5) Hunts Point Lifelines
South Bronx's Hunts Point peninsula sits at the confluence of the Bronx and East rivers (the latter actually a tidal strait that connects New York Bay to Long Island Sound). The area contains a massive distribution hub for the metro area's food supply. It's also part of the poorest congressional district in the country, and residents contend with scarce green space, as well as high air pollution, which have contributed to high rates of illness including diabetes, respiratory and heart disease.
The Hunts Point Lifelines proposal seeks to integrate economic growth and environmental health into its solutions resilience: Building and maintaining storm-ready waterside infrastructure would create jobs, as well as new parks and esplanades, and "local investment in newly protected ground."
6) Marine Emergency Supply Chain
A proposed marine hub for emergency aid during disasters takes advantage of Hunts Point's location at the meeting of two major regional waterways.
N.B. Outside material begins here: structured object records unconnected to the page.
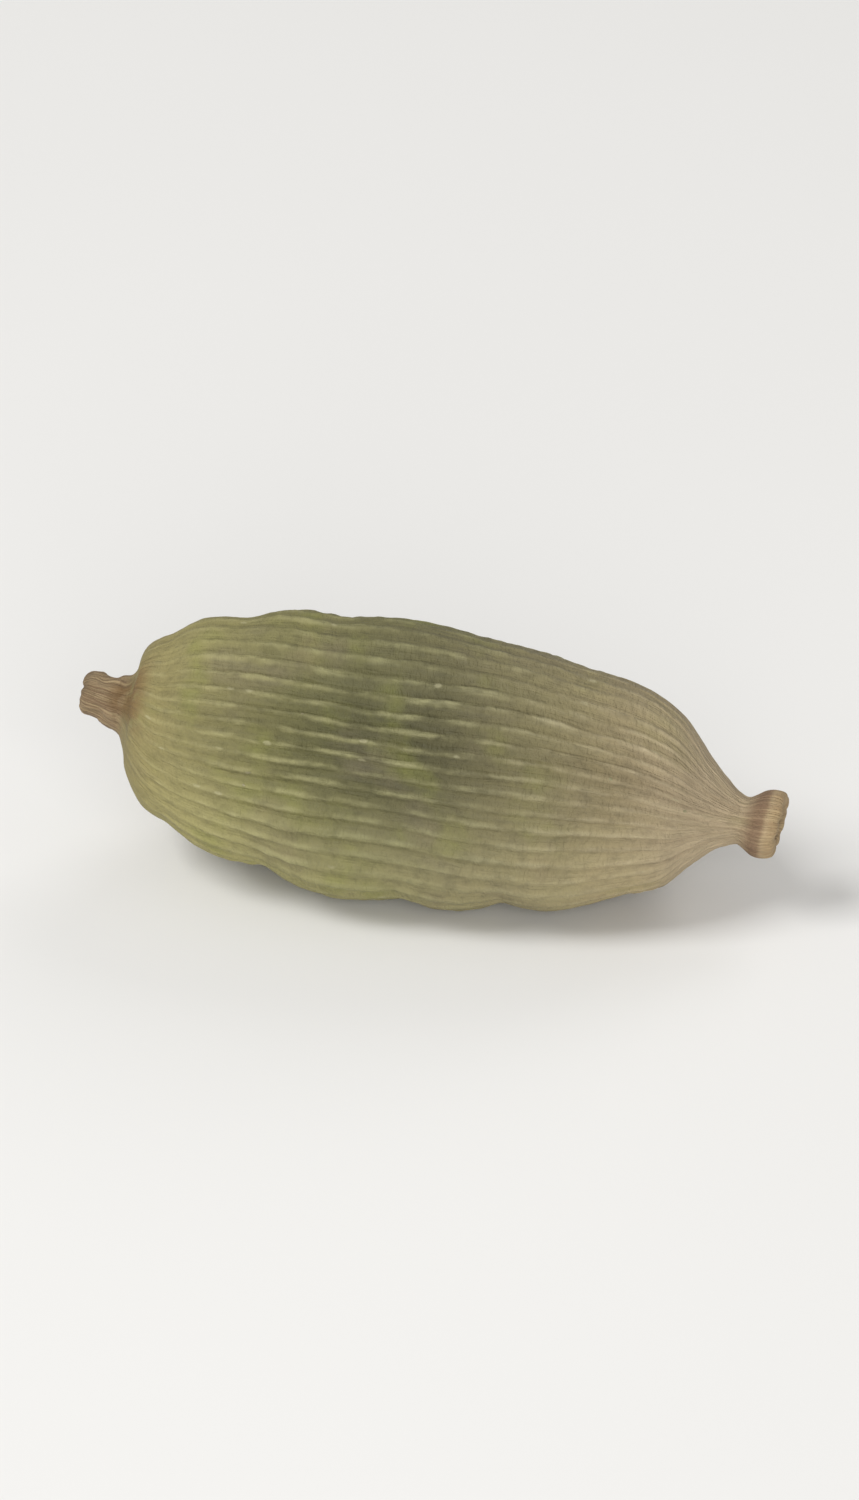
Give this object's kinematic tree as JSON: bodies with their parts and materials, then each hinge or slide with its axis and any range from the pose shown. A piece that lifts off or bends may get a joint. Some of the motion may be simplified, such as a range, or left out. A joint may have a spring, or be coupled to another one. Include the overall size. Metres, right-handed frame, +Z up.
{
  "type": "green cardamom pod",
  "caption": "Whole dried green cardamom pod: a plump three-cornered ribbed husk with a short stalk stub at one end and a flared tan beak at the other, lying on its side.",
  "frame": {"origin": "middle of the bounding box at the bottom, on the surface that the pod lies on, inside its flat spot", "axes": "+X along the pod from the stalk stub to the beak, +Y towards the back, +Z up; the front is seen from -Y"},
  "size_m": [0.0228, 0.009, 0.0088],
  "materials": {
    "husk": "dry fibrous plant husk, matt, grey-green along the middle, yellow-green at the stalk end and tan at the beak"
  },
  "bodies": {
    "root": {"pod": "husk"}
  },
  "joints": []
}
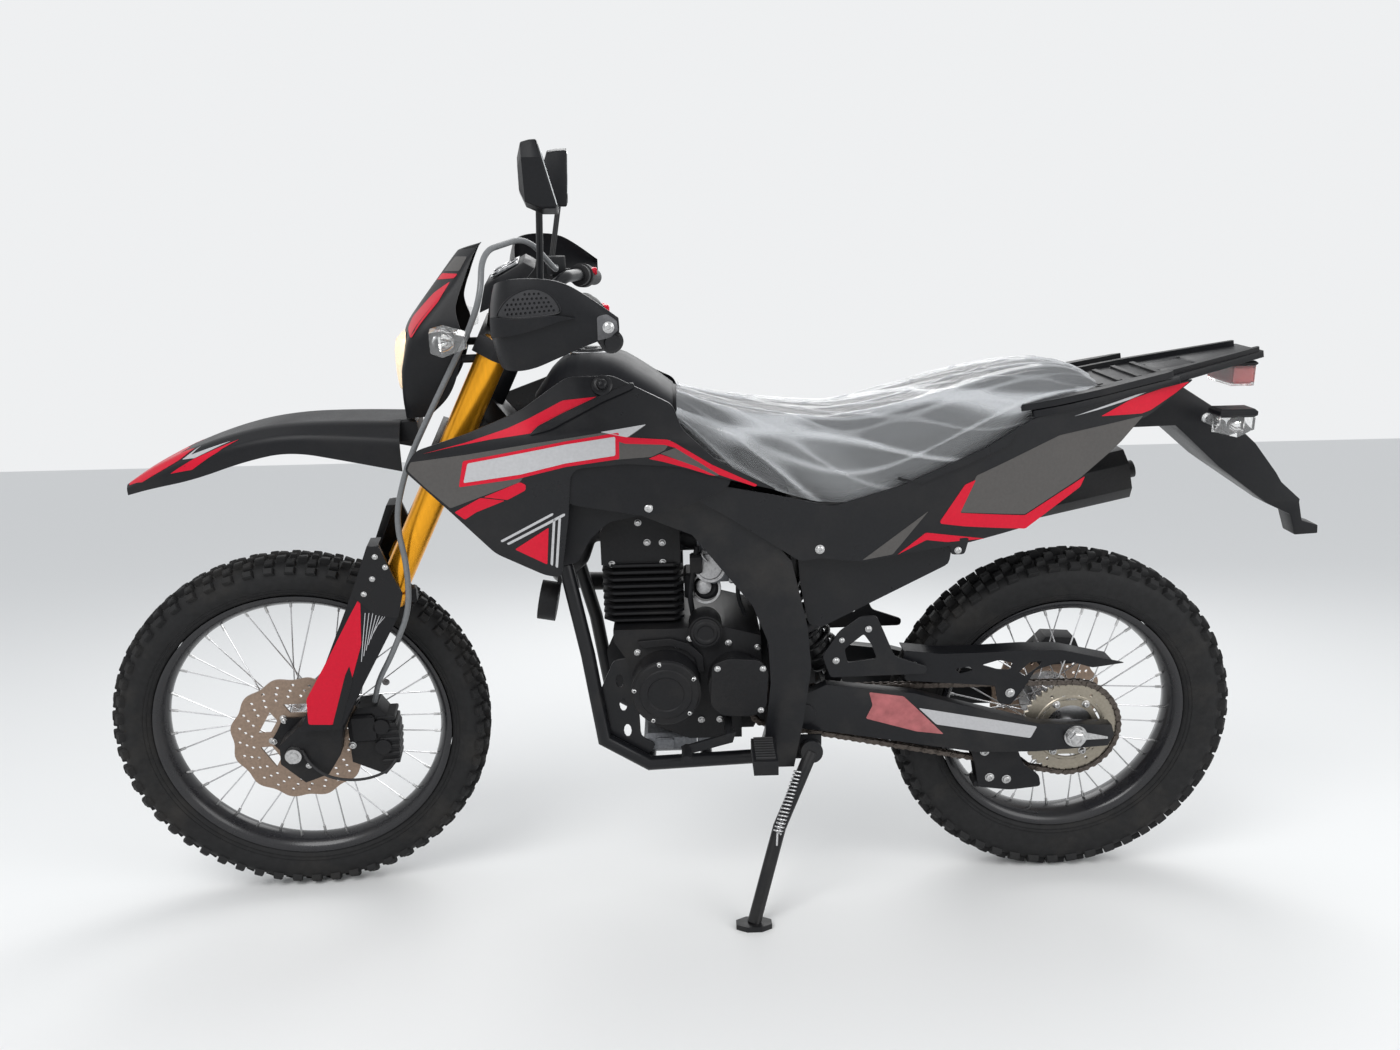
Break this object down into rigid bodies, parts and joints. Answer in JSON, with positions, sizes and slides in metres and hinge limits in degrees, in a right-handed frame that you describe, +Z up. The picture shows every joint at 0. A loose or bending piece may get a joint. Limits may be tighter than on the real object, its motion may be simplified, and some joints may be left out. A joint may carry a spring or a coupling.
{
  "type": "dual sport motorcycle",
  "caption": "Single-cylinder dual sport motorcycle with spoked wheels, high front mudguard, upside-down fork, long seat and rear rack, leaning on its side stand.",
  "frame": {"origin": "on the ground, in the middle of the parked machine's footprint", "axes": "+X from the front wheel to the tail, +Y to the machine's right, +Z up; the machine leans 11 degrees to its left on the side stand"},
  "size_m": [2.2386, 0.8566, 1.4176],
  "materials": {
    "tyre_rubber": "matt black rubber",
    "rim_black": "satin black anodised alloy",
    "hub_alloy": "bright hub and spokes",
    "bronze_steel": "bronze brake disc",
    "sprocket_steel": "bronze sprocket",
    "chain_steel": "dark chain",
    "gold_alloy": "gold anodised",
    "black_casting": "black painted casting",
    "axle_steel": "plated steel",
    "black_plastic": "satin black plastic",
    "panel_plastic": "dark grey body panel",
    "guard_red": "red plastic",
    "grip_rubber": "black rubber",
    "hose_rubber": "grey-black hose",
    "clear_lens": "clear lens",
    "frame_paint": "satin black frame paint",
    "engine_black": "black painted alloy",
    "carburettor_alloy": "cast alloy",
    "exhaust_steel": "heat-proof black",
    "tank_paint": "black paint",
    "seat_cover": "black vinyl",
    "rack_black": "satin black",
    "spring_steel": "red spring"
  },
  "bodies": {
    "chassis": {"frame": "frame_paint", "cradle": "frame_paint", "subframe": "frame_paint", "engine_crankcase": "engine_black", "engine_top_end": "engine_black", "carburettor": "carburettor_alloy", "air_box": "black_plastic", "exhaust_header": "exhaust_steel", "silencer": "exhaust_steel", "fuel_tank": "tank_paint", "seat": "seat_cover", "shroud_left": "panel_plastic", "shroud_right": "panel_plastic", "knee_trims": "black_plastic", "side_cover_left": "panel_plastic", "side_cover_right": "panel_plastic", "luggage_rack": "rack_black", "rear_mudguard": "black_plastic", "rear_lamps": "clear_lens", "swingarm": "frame_paint", "rear_axle": "axle_steel", "shock_absorber": "spring_steel", "chain": "chain_steel", "chain_guards": "black_plastic", "rear_caliper": "black_casting", "foot_controls": "black_casting", "horn": "black_casting"},
    "steering": {"fork_tubes": "gold_alloy", "fork_sliders": "black_casting", "front_axle": "axle_steel", "fork_yokes": "black_casting", "handlebar": "frame_paint", "grips": "grip_rubber", "controls": "black_plastic", "mirrors": "black_plastic", "handguards": "black_plastic", "headlamp_mask": "black_plastic", "headlamp": "clear_lens", "instrument_panel": "black_plastic", "front_indicators": "clear_lens", "front_mudguard": "black_plastic", "fork_guards": "guard_red", "front_caliper": "black_casting", "front_brake_hose": "hose_rubber"},
    "front_wheel": {"front_tyre": "tyre_rubber", "front_rim": "rim_black", "front_hub": "hub_alloy", "front_disc": "bronze_steel"},
    "rear_wheel": {"rear_tyre": "tyre_rubber", "rear_rim": "rim_black", "rear_hub": "hub_alloy", "rear_disc": "bronze_steel", "rear_sprocket": "sprocket_steel"},
    "side_stand": {"side_stand": "frame_paint"}
  },
  "joints": [
    {"name": "steering_head", "type": "hinge", "parent": "chassis", "child": "steering", "pos_m": [-0.71371, 0.15666, 0.30951], "axis": [0.4528, -0.17, 0.8752], "range_deg": [-46.6, 33.4]},
    {"name": "front_wheel_spin", "type": "hinge", "parent": "steering", "child": "front_wheel", "pos_m": [-0.77482, 0.14294, 0.33846], "axis": [-0.1027, 0.9652, 0.2406], "continuous": true},
    {"name": "rear_wheel_spin", "type": "hinge", "parent": "chassis", "child": "rear_wheel", "pos_m": [0.66479, 0.1545, 0.32246], "axis": [-0.0003, 0.9816, 0.1908], "continuous": true},
    {"name": "side_stand_fold", "type": "hinge", "parent": "chassis", "child": "side_stand", "pos_m": [0.17483, 0.02354, 0.2933], "axis": [0, -0.9997, 0.0262], "range_deg": [0, 95]}
  ]
}
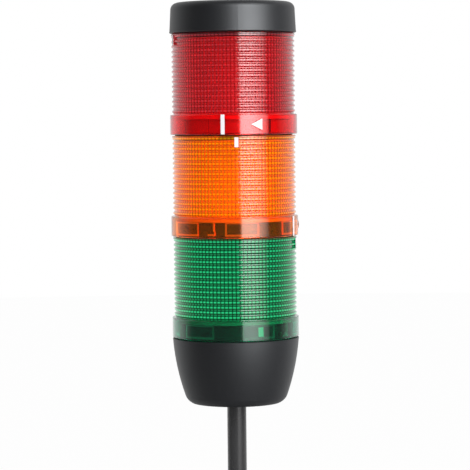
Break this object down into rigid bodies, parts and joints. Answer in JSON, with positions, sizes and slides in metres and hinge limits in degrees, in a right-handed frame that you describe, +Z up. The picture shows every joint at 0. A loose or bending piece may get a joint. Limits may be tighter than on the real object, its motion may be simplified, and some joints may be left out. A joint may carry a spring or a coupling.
{
  "type": "stack light",
  "caption": "Round stack light: three ribbed clear lens modules, twist-locked on a black wired base under a black cap, with a round lead below.",
  "frame": {"origin": "centre of the base's flat underside", "axes": "+Z up the stack, from the base to the cap; -Y is the front"},
  "size_m": [0.0782, 0.0739, 0.5428],
  "materials": {
    "black_housing": "fine-grained moulded black plastic, half matt",
    "green_lens": "clear green moulded lens, glossy",
    "amber_lens": "clear amber moulded lens, glossy",
    "red_lens": "clear red moulded lens, glossy",
    "white_carrier": "plain white moulding",
    "brass": "turned",
    "screw_steel": "zinc plated",
    "circuit_board": "white solder mask",
    "terminal_plastic": "moulded green",
    "seal_rubber": "soft black rubber",
    "tie_plastic": "nylon",
    "core_insulation": "smooth insulation",
    "lead_jacket": "smooth black jacket, slight sheen",
    "strap_fabric": "woven hook-and-loop strap",
    "ferrule_metal": "tinned",
    "led_package": "phosphor under clear resin"
  },
  "bodies": {
    "base": {"base_housing": "black_housing", "threaded_inserts": "brass", "contact_plate": "black_housing", "plate_screws": "screw_steel", "base_contact_pins": "brass", "base_board": "circuit_board", "terminal_block": "terminal_plastic", "terminal_screws": "screw_steel", "base_seal": "seal_rubber", "cable_grommet": "seal_rubber", "clamp_tie": "tie_plastic", "lead_cores": "core_insulation", "lead": "lead_jacket", "lead_hank": "lead_jacket", "lead_tail": "lead_jacket", "hank_strap": "strap_fabric", "end_cores": "core_insulation", "end_ferrules": "ferrule_metal"},
    "green_module": {"green_lens": "green_lens", "green_carrier": "white_carrier", "green_contact_pins": "brass", "green_led_boards": "circuit_board", "green_leds": "led_package", "green_contact_head": "white_carrier", "green_seal": "seal_rubber"},
    "amber_module": {"amber_lens": "amber_lens", "amber_carrier": "white_carrier", "amber_contact_pins": "brass", "amber_led_boards": "circuit_board", "amber_leds": "led_package", "amber_contact_head": "white_carrier", "amber_seal": "seal_rubber"},
    "red_module": {"red_lens": "red_lens", "red_carrier": "white_carrier", "red_contact_pins": "brass", "red_led_boards": "circuit_board", "red_leds": "led_package", "red_contact_head": "white_carrier", "red_seal": "seal_rubber"},
    "cap": {"cap": "black_housing"}
  },
  "joints": [
    {"name": "green_twist", "type": "hinge", "parent": "base", "child": "green_module", "pos_m": [0, 0, 0.0365], "axis": [0, 0, 1], "range_deg": [0, 12]},
    {"name": "amber_twist", "type": "hinge", "parent": "green_module", "child": "amber_module", "pos_m": [0, 0, 0.0923], "axis": [0, 0, 1], "range_deg": [0, 12]},
    {"name": "red_twist", "type": "hinge", "parent": "amber_module", "child": "red_module", "pos_m": [0, 0, 0.1481], "axis": [0, 0, 1], "range_deg": [0, 12]},
    {"name": "cap_twist", "type": "hinge", "parent": "red_module", "child": "cap", "pos_m": [0, 0, 0.2039], "axis": [0, 0, 1], "range_deg": [0, 12]}
  ]
}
The same pier could be used for community events and commercial fishing operations at other times.
7) Resilience + The Beach
The scenario for improving the resilience of New Jersey shore towns is one of the most complex: It has to to tackle the economic, cultural, and emotional needs people associate with "the beach," while also incorporating different geological and environmental factors. For Asbury Park, the proposal includes a protective, yet accessible, boardwalk-dune combo infrastructure along the oceanfront; and creation of "green, hyper-absorbent streets" to contain and filter flood water while draining it into coastal lakes ringed with with wetlands.
8) Blue Dunes
The most daring of all the proposals, "Blue Dunes: The Future of Coastal Protection" envisions the creation of a chain of offshore barrier islands running hundreds of miles, from the open ocean waters off New Jersey's northern beaches, past New York City (which alone has 573 miles of coastline), to a bit beyond Montauk Point, the southeastern tip of Long Island. The islands would not prevent storm surges, but would weaken them on their way toward land, where they could be further mitigated by other adaptation measures. The new islands could also restore lost coastal habitat for birds, fish and other aquatic species. The design team's "ultimate goal is not the mastery of nature, or the avoidance of sea level rise," according to its public materials. "Instead we seek to understand and work with the processes of nature to create a multi-layered system with the inherent capacity to adapt and change over time."